Turning this component clockwise will reduce airflow thereby slowing down the idle, turning the screw anti-clockwise will increase speed. Into the outlet of this channel the idle mixture is introduced, and is controlled by a normal volume control screw.
By virtue of the position of the inlet to the air by-pass channel, this circuit will have a negligible flow when the throttle is open, as the depression in the lower choke tube area and in the throttle area will be approximately the same.
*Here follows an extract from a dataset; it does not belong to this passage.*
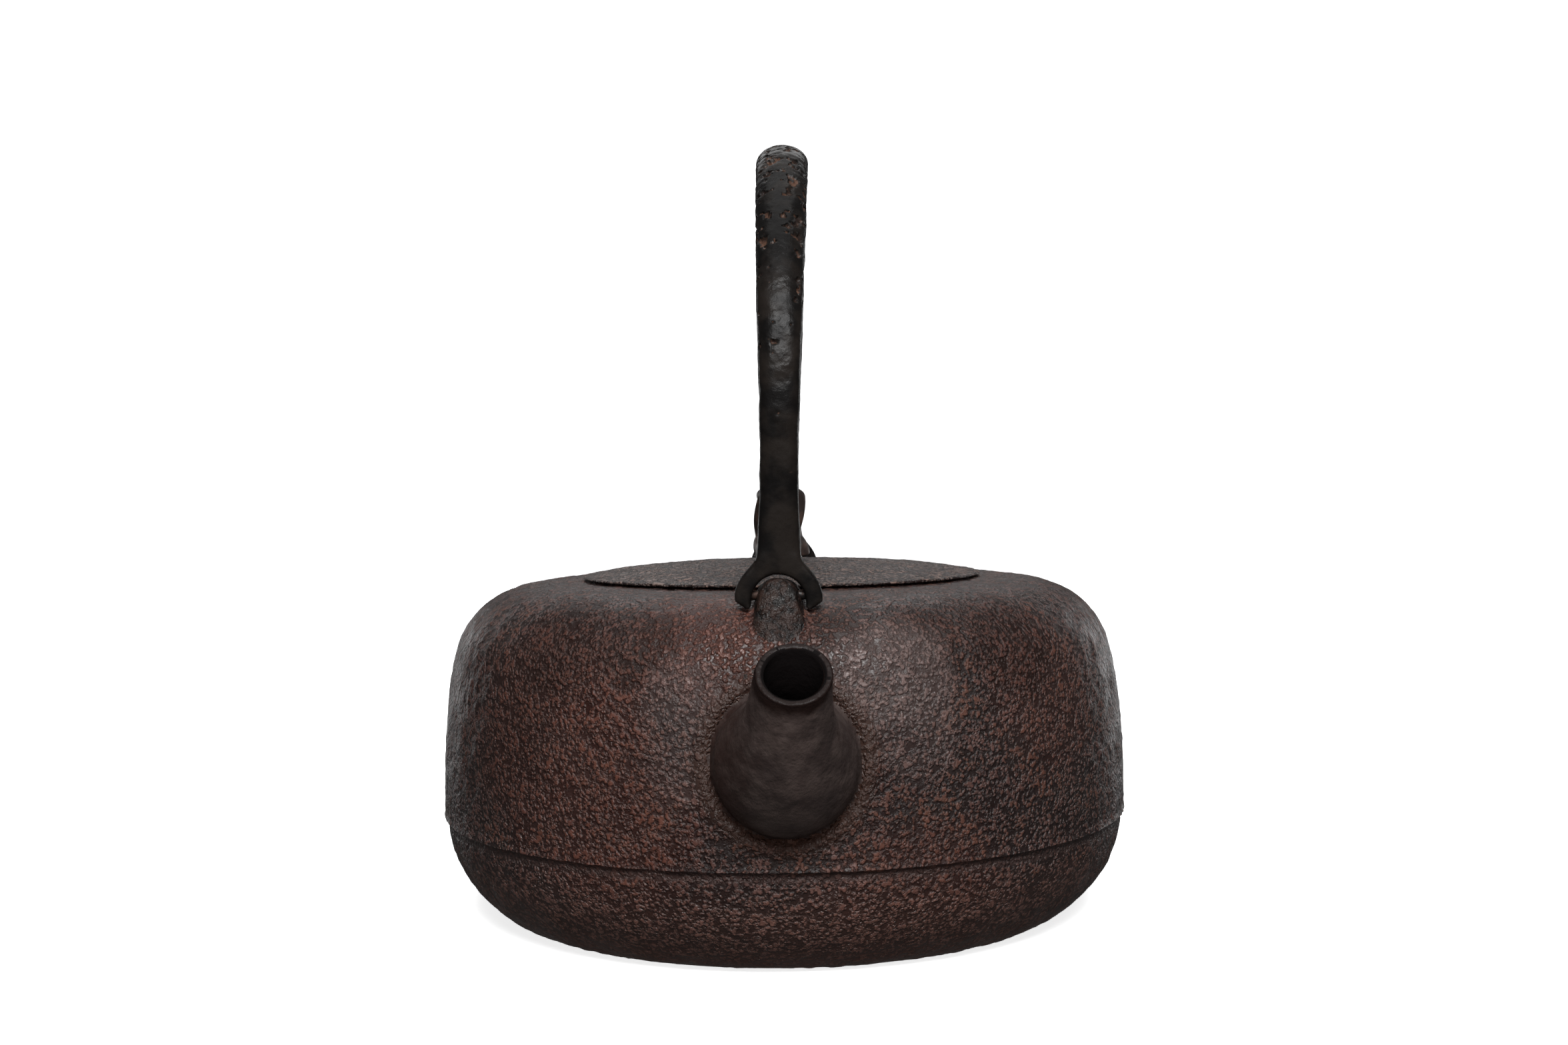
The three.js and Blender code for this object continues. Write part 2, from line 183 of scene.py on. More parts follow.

Should the throttle setting screw be tampered with, it is not possible to rediscover the ideal setting. In such cases the best course of action is to unscrew the control until the throttle is fully closed and then to screw in the set screw until just sufficient clearance exists on the throttle to prevent it jamming in the barrel in the idle position. The screw should then be locked.
OFF-IDLE ADJUSTER
(used on IVE and IZE types Fig. 5)
One other special feature of the IZE and IVE units is the progression or "off idle" adjustment which may be used along with or independently of a throttle air by-pass device. Taking the IZE as an example, a branch is taken from the slow-running supply channel leading to the progression outlets.
Into this channel is set a tapered adjusting screw which merely enables the mixture output from the progression holes to be set independently of the mixture from the slow-running hole. The adjuster is mounted within a tubular brass housing which in turn screws into the side of the carburetter main body.
Once again this is a manufacturer's predetermined setting and, when progression mixture has been set to the optimum level, the housing is plugged to prevent access being gained to the adjuster. No attempt should be made to remove or tamper with this item.
WIAET and WIAETD TYPES
These carburetters fulfil emission control requirements by means of close tolerance production and testing and contain none of the additional circuits described above.